Age. Migraines can begin at any age, though the first often occurs during adolescence. Migraines tend to peak during your 30s, and gradually become less severe and less frequent in the following decades.
Sex. Women are three times more likely to have migraines.
Hormonal changes. For women who have migraines, headaches might begin just before or shortly after onset of menstruation. They might also change during pregnancy or menopause. Migraines generally improve after menopause.
If you have migraines or a family history of migraines, a doctor trained in treating headaches (neurologist) will likely diagnose migraines based on your medical history, symptoms, and a physical and neurological examination. If your condition is unusual, complex or suddenly becomes severe, tests to rule out other causes for your pain might include:
MRI. An MRI scan uses a powerful magnetic field and radio waves to produce detailed images of the brain and blood vessels. MRI scans help doctors diagnose tumors, strokes, bleeding in the brain, infections, and other brain and nervous system (neurological) conditions.
CT scan. A CT scan uses a series of X-rays to create detailed cross-sectional images of the brain. This helps doctors diagnose tumors, infections, brain damage, bleeding in the brain and other possible medical problems that may be causing headaches.
Migraine treatment is aimed at stopping symptoms and preventing future attacks.

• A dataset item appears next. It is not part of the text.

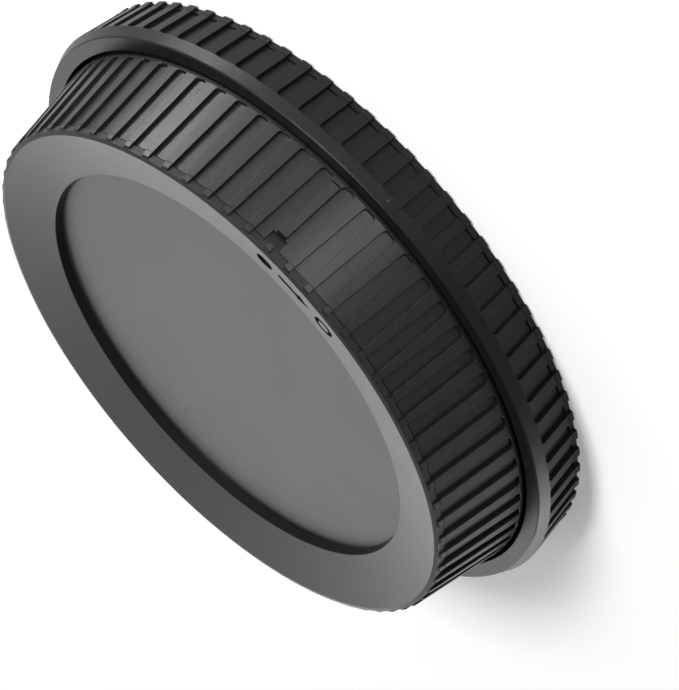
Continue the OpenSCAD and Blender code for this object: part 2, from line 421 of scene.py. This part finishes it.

Many medications have been designed to treat migraines. Medications used to combat migraines fall into two broad categories:
Pain-relieving medications. Also known as acute or abortive treatment, these types of drugs are taken during migraine attacks and are designed to stop symptoms.
Preventive medications. These types of drugs are taken regularly, often daily, to reduce the severity or frequency of migraines.